— begin —

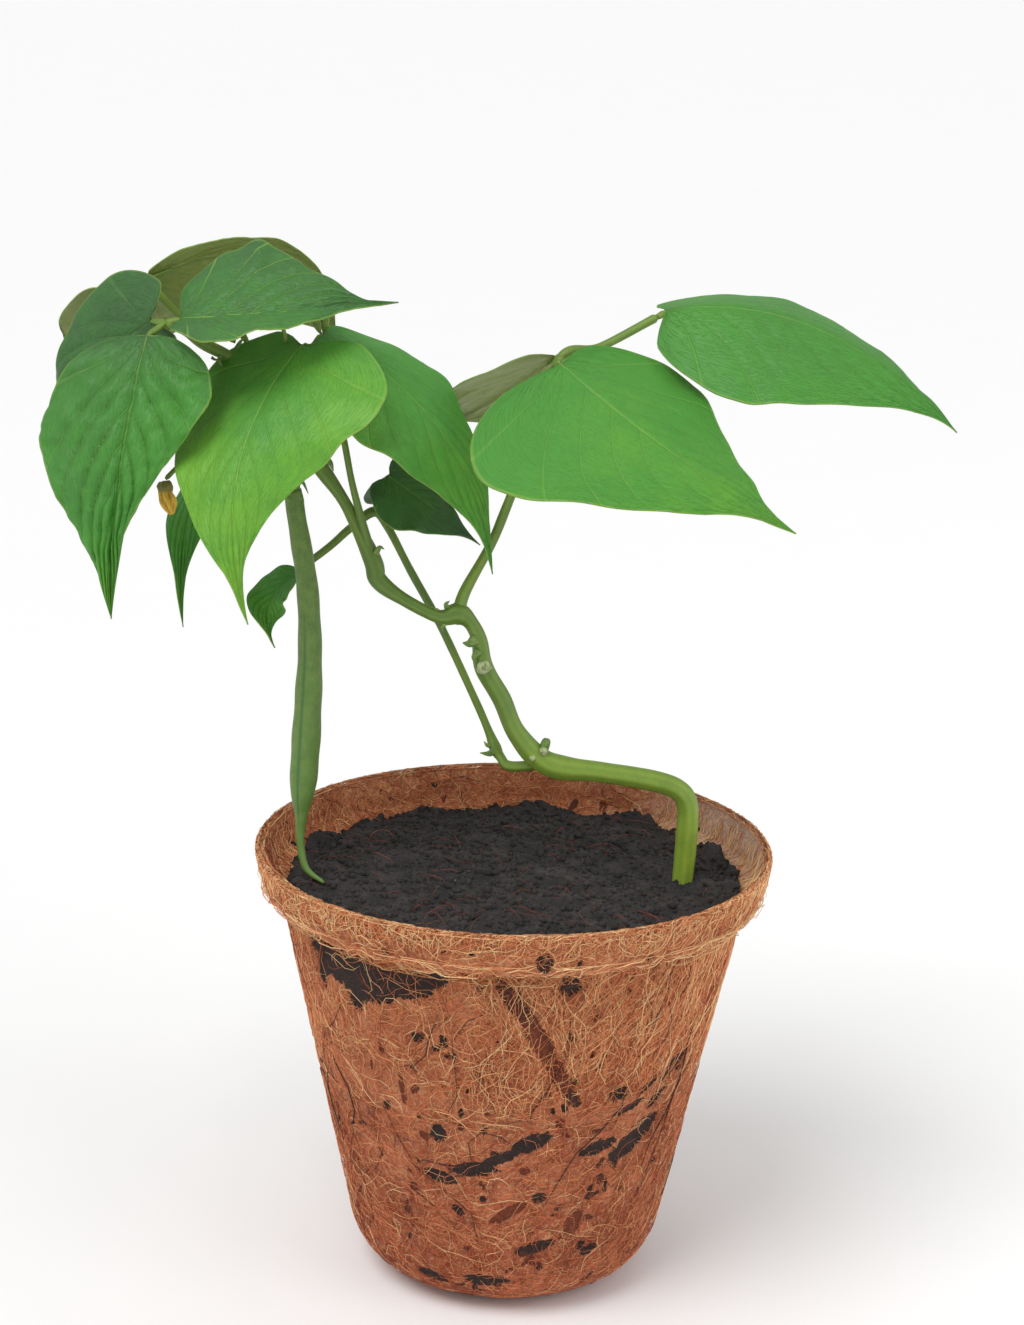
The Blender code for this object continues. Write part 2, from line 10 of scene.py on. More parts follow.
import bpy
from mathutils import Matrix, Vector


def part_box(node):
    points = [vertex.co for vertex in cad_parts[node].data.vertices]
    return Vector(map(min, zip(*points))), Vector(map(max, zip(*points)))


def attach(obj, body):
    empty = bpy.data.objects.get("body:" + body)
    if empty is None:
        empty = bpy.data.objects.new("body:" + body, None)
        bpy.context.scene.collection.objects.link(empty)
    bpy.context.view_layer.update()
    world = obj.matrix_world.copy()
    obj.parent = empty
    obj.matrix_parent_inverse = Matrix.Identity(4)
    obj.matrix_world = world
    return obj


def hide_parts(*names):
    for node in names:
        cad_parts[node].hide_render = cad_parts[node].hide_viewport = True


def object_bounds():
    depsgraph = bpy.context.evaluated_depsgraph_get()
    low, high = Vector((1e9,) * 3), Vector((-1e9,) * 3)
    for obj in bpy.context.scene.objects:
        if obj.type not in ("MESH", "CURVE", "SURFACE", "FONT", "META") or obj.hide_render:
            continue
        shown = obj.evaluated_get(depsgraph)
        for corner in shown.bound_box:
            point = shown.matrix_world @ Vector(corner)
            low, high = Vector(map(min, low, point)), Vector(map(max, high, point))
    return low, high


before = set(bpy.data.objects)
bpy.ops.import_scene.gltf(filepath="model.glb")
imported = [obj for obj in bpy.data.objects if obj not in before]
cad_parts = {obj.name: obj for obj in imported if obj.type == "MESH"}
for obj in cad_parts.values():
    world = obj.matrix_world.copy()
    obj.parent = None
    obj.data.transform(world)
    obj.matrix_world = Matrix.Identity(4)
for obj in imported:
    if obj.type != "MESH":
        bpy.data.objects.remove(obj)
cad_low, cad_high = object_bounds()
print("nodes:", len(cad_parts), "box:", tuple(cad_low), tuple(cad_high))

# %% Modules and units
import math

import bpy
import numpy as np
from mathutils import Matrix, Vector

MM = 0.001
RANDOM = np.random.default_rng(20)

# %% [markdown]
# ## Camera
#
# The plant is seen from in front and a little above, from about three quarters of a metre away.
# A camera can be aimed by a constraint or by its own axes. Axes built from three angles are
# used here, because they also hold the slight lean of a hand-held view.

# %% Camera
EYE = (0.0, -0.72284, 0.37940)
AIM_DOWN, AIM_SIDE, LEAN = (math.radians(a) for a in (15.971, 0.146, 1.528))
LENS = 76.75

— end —

Exactly repeat the lines running from the top of the listing to the line bearing "imported = [obj", both of those lines included, and only them.

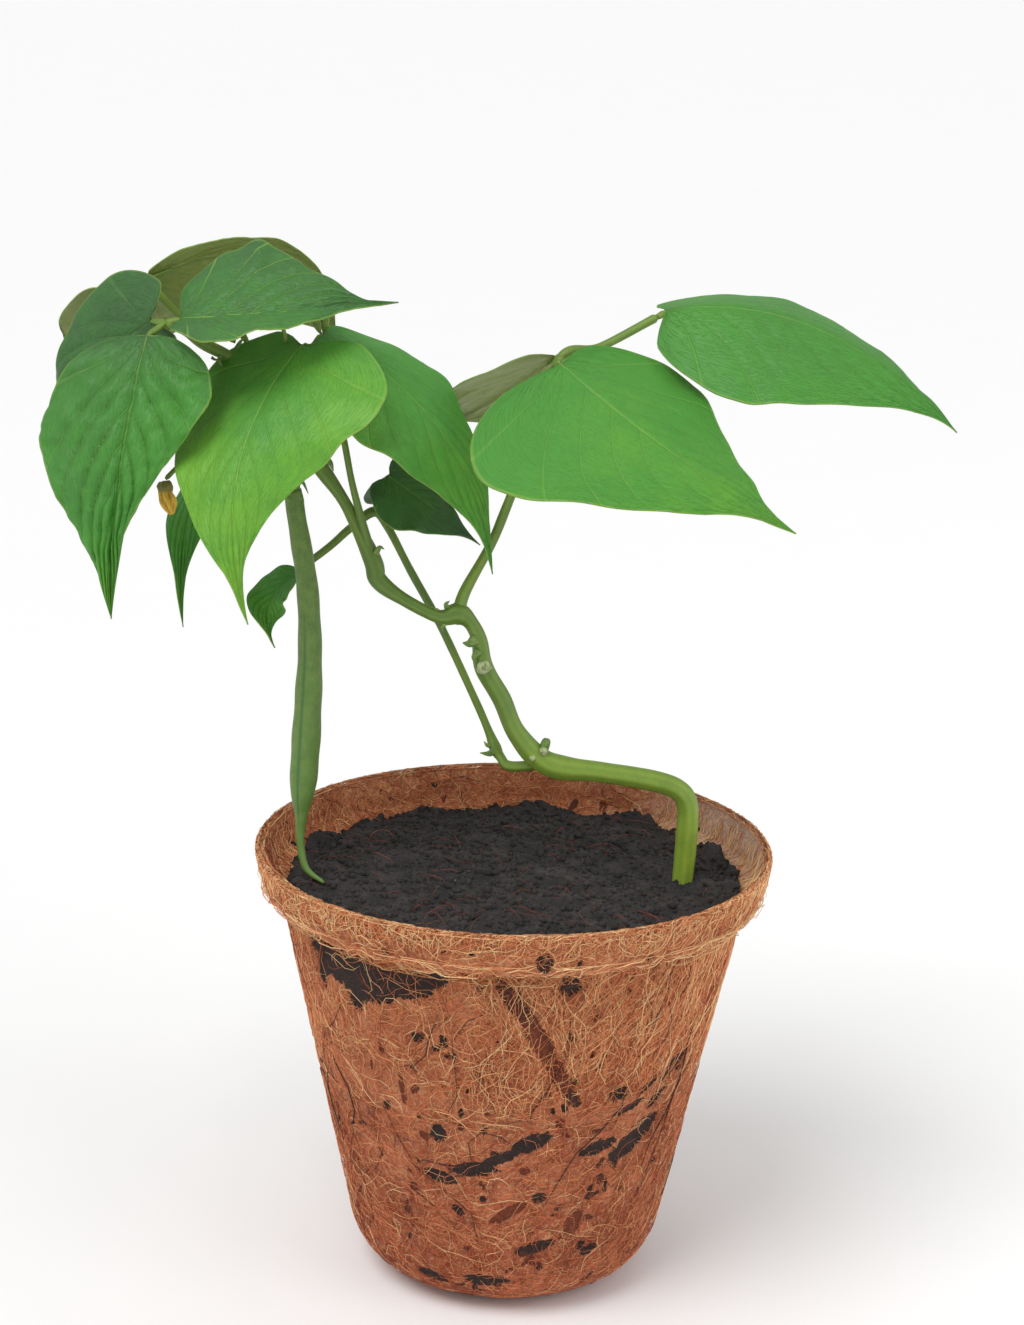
The Blender code for this object continues. Write part 2, from line 10 of scene.py on. More parts follow.
import bpy
from mathutils import Matrix, Vector


def part_box(node):
    points = [vertex.co for vertex in cad_parts[node].data.vertices]
    return Vector(map(min, zip(*points))), Vector(map(max, zip(*points)))


def attach(obj, body):
    empty = bpy.data.objects.get("body:" + body)
    if empty is None:
        empty = bpy.data.objects.new("body:" + body, None)
        bpy.context.scene.collection.objects.link(empty)
    bpy.context.view_layer.update()
    world = obj.matrix_world.copy()
    obj.parent = empty
    obj.matrix_parent_inverse = Matrix.Identity(4)
    obj.matrix_world = world
    return obj


def hide_parts(*names):
    for node in names:
        cad_parts[node].hide_render = cad_parts[node].hide_viewport = True


def object_bounds():
    depsgraph = bpy.context.evaluated_depsgraph_get()
    low, high = Vector((1e9,) * 3), Vector((-1e9,) * 3)
    for obj in bpy.context.scene.objects:
        if obj.type not in ("MESH", "CURVE", "SURFACE", "FONT", "META") or obj.hide_render:
            continue
        shown = obj.evaluated_get(depsgraph)
        for corner in shown.bound_box:
            point = shown.matrix_world @ Vector(corner)
            low, high = Vector(map(min, low, point)), Vector(map(max, high, point))
    return low, high


before = set(bpy.data.objects)
bpy.ops.import_scene.gltf(filepath="model.glb")
imported = [obj for obj in bpy.data.objects if obj not in before]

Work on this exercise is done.